L’émergence et la consolidation progressive de l’hégémonie de la cartographie en tant qu’outil de représentation de l’espace sont intimement liées au processus de colonisation européen du Nouveau Monde. La rapide expansion du « monde connu » à partir du XVIe siècle a engendré un profond renouvellement de la conception de l’espace et va en effet contribuer au rapide développement d’une science cartographique visant à traduire le monde sous la forme d’une image mobile et mobilisable (Mignolo). La carte se veut dès lors un outil stratégique, un instrument de savoir-pouvoir géopolitique fondamental : pour les Européens qui se lancent à la conquête du continent américain, cartographier ne signifie non pas seulement connaître et rendre intelligible mais aussi domestiquer, soumettre, occulter, contrôler et même contredire l’ordre de la nature. Outils de guerre, outils d’exercice de la souveraineté et d’emprise symbolique et matérielle sur l’espace national, les cartes deviennent des supports essentiels de la puissance gouvernementale des Etats modernes : elles rendent possible l’administration verticale des populations, des territoires et des ressources. Dans les Amériques, la carte, en objectivant le mythe de la terra nullius, a ainsi permis de naturaliser les opérations de dépossession, d’extraction et d’élimination qui ont accompagné l’avancée de la frontière interne et l’intégration progressive des peuples et des espaces à l’ordre de l’État-nation et à la logique du développement. Loin d’avoir disparu, ces processus violents se perpétuent aujourd’hui encore par le biais des nouvelles technologies de cartographie intégrale du monde.
Perçu comme une image analogique qui aspire à garantir un reflet fidèle de la réalité, le discours cartographique (Hartley) ne produit pourtant pas tant une « vision du monde » qu’un monde : il sanctionne, institue, consacre la vision de l’espace qu’il produit tout en oblitérant le rapport de pouvoir qui fonde sa légitimité et sa conformité au réel.

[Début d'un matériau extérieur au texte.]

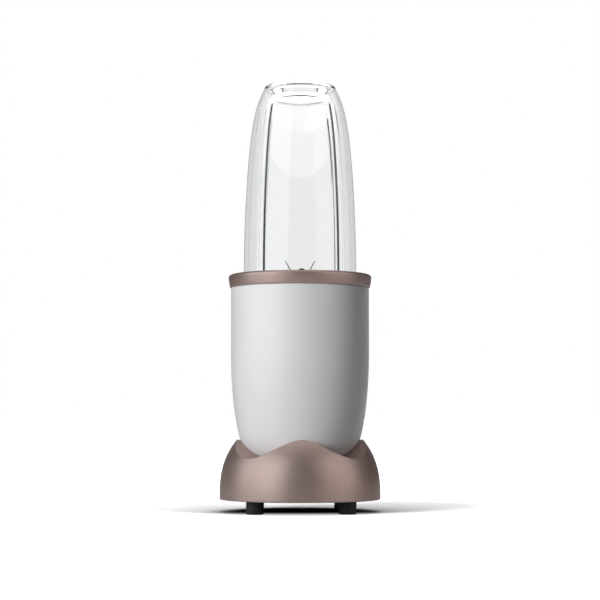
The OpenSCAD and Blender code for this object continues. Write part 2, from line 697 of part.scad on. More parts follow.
module blade_upper() {
    color("silver") difference() {
        union() {
            disc(blade_hub_r, hub_z + blade_t + 0.02, hub_z + 2 * blade_t + 0.02);
            for (a = [0, 180]) rotate(a) translate([0, 0, hub_z + blade_t + 0.02]) wing(12.5, 23, 12, 62);
            for (a = [90, 270]) rotate(a) translate([0, 0, hub_z + blade_t + 0.02]) wing(13.5, 20, 12, 38);
        }
        disc(3.02, 200, 230);
    }
}
module blade_nut() {
    color("silver") difference() {
        union() {
            translate([0, 0, hub_z + 2 * blade_t + 0.02]) cylinder(r = 6.6, h = 5, $fn = 6);
            disc(5, hub_z + 2 * blade_t + 4, hub_z + 2 * blade_t + 6.6);
        }
        disc(3.02, 200, hub_z + 9.02);
    }
}

// Dog clutch half on the blade shaft, teeth down between those of the drive coupling.
module driven_coupling() {
    color([0.82, 0.82, 0.8]) difference() {
        union() {
            disc(clutch_r, clutch_z + clutch_mesh + 0.5, 189.2);
            for (i = [0 : clutch_teeth - 1])
                sector(7, clutch_r - 0.3, clutch_z + 0.3, clutch_z + clutch_mesh + 0.7, i * 60 + 17, i * 60 + 43);
        }
        disc(shaft_r + 0.01, 170, 300);
    }
}

// ---------- output ----------

motor_housing();
top_ring();
base_skirt();
bottom_cover();
feet();
cord_gland();
cord_clamp();
cover_screws();
drive_well();
well_shaft_seal();
upper_bracket();
lower_bracket();
stator_core();
field_coils();
motor_bolts();
motor_isolators();
bearing_outer_races();
bearing_inner_races();
bearing_balls();
brush_holders();
carbon_brushes();
brush_springs();
circuit_board();
filter_capacitor();
thermal_cutout();
motor_shaft();
armature_core();
armature_windings();
commutator();
cooling_fan();
drive_coupling();
switch_bracket();
microswitches();
for (i = [1 : 3]) {
    plunger(i);
    plunger_spring(i);
    switch_lever(i);
}
cup();
blade_holder();
cup_gasket();
blade_bush();
blade_seal();
blade_shaft();
blade_upper();
blade_lower();
blade_washer();
blade_nut();
driven_coupling();
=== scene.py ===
# %% [markdown]
# # A personal countertop blender
# A clear cup stands upside down in a white motor base. A metallic ring and a metallic skirt with four crests
# frame the base, and four rubber feet carry it. The engineering model is loaded first and stays fixed. Every
# surface that shows is then modelled again with softer edges and finer curves, and takes a procedural finish.

# %% Load the engineering model
import json
import math

import bmesh
import bpy
from mathutils import Matrix, Vector


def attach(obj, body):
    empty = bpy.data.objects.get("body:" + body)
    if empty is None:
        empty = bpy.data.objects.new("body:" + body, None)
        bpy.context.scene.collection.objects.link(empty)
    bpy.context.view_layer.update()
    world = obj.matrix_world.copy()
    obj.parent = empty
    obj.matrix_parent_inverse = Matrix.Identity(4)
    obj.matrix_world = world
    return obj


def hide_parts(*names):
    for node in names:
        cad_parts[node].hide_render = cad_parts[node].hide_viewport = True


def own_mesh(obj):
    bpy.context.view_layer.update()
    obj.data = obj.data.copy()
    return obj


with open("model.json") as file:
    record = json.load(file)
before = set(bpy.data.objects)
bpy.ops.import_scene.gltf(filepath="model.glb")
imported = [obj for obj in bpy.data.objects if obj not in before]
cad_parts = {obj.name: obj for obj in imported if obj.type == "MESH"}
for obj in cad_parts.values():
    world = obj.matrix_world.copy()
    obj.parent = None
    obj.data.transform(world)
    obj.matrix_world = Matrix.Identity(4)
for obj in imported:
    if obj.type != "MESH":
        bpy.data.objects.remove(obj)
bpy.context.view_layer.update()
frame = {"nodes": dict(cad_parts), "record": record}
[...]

Pourtant, si la carte constitue un outil majeur d’inscription territoriale et symbolique du pouvoir hégémonique, elle peut aussi faire l’objet d’un travail de démystification ou de réappropriation de la part des communautés, collectifs et individus qui contestent sa prétention à la description objective de l’ordre spatial. Ainsi, en Amérique, des collectifs minoritaires et/ou subalternes (indigènes, noir.e.s, chicano/as, femmes, LGBT, etc.) ont pu proposer des contre-cartographies qui déconstruisent la vision totalisante des cartes hégémoniques, cherchent à en révéler les enjeux épistémiques, éthiques et politiques sous-jacents et proposent de rendre visible ce qu’elles occultent. La résistance peut aussi prendre la forme d’une critique radicale du primat de la visualité, de la description verticale et désincarnée, et de la rationalité instrumentale qui fonde la représentation cartographique: elle vise alors non pas seulement à déconstruire les principes de vision et de divisions institués par les cartes mais aussi à reconstruire de nouvelles géo-graphies, à faire émerger d’autres rapports cognitifs au territoire, appréhendé comme lieu et support de vie.

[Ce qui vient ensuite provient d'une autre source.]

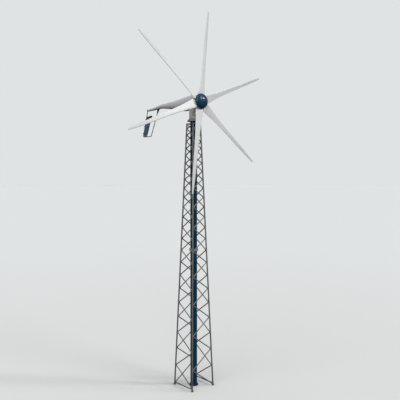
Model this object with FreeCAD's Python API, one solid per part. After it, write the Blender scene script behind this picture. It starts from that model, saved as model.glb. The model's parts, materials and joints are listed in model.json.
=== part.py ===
"""Small wind turbine on a lattice-braced pole, all its pieces in one shared frame.

Millimetres. The origin is on the ground on the tower's centre line, +Z is up, the rotor
faces -Y and the tail points to +Y. The rotor shaft is raised a few degrees at the front.
"""
import FreeCAD
import Part

import math
import os

V = FreeCAD.Vector

# ---------------------------------------------------------------- lattice tower
LEG_RADIUS = 16.85
LEG_WALL = 3.2
LEG_HALF_SPACING_BOTTOM = 310.0      # leg centre to tower centre, along X and along Y
LEG_HALF_SPACING_TOP = 107.0
LATTICE_TOP = 5960.0
FOOT_RADIUS = 27.0
FOOT_PLATE = 12.0
FOOT_COLLAR_TOP = 34.0
FOOT_COLLAR_RADIUS = 23.0
ANCHOR_HOLE_RADIUS = 9.0

BAR_RADIUS = 12.0                    # the bent lacing bar
BAR_BEND_RADIUS = 24.0
BAR_TO_LEG_GAP = 0.9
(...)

De la même façon, les logiques de manipulation, de subversion et de détournement de l’ordre cartographique se situent au cœur d’un imaginaire qu’ont largement contribué à forger auteurs et artistes américains, inscrivant ses représentations dans le champ de la production culturelle. Ses déclinaisons dans les lettres, les arts visuels et performatifs invitent ainsi à l’envisager comme matériau créatif et objet de fiction, induisant, au carrefour des disciplines et des langages, de nouveaux « partages du sensible » (Rancière). C’est ce versant culturel qu’il s’agira également d’explorer à travers des réflexions croisées sur les cartes fictionnelles et métaphoriques, leur construction, leurs effets sur le lecteur ou le spectateur et les transferts éventuels de schémas hégémoniques et/ou contre-hégémoniques d’un monde à un autre. Vue sous cette angle, la carte n’est plus seulement cantonnée au rôle de compagne d’une Histoire globale unifiée (eurocentrique, étatique, patriarcale et capitaliste). Elle peut devenir le moteur d’une pluralisation critique des histoires, des mondes, des subjectivités et des territorialités.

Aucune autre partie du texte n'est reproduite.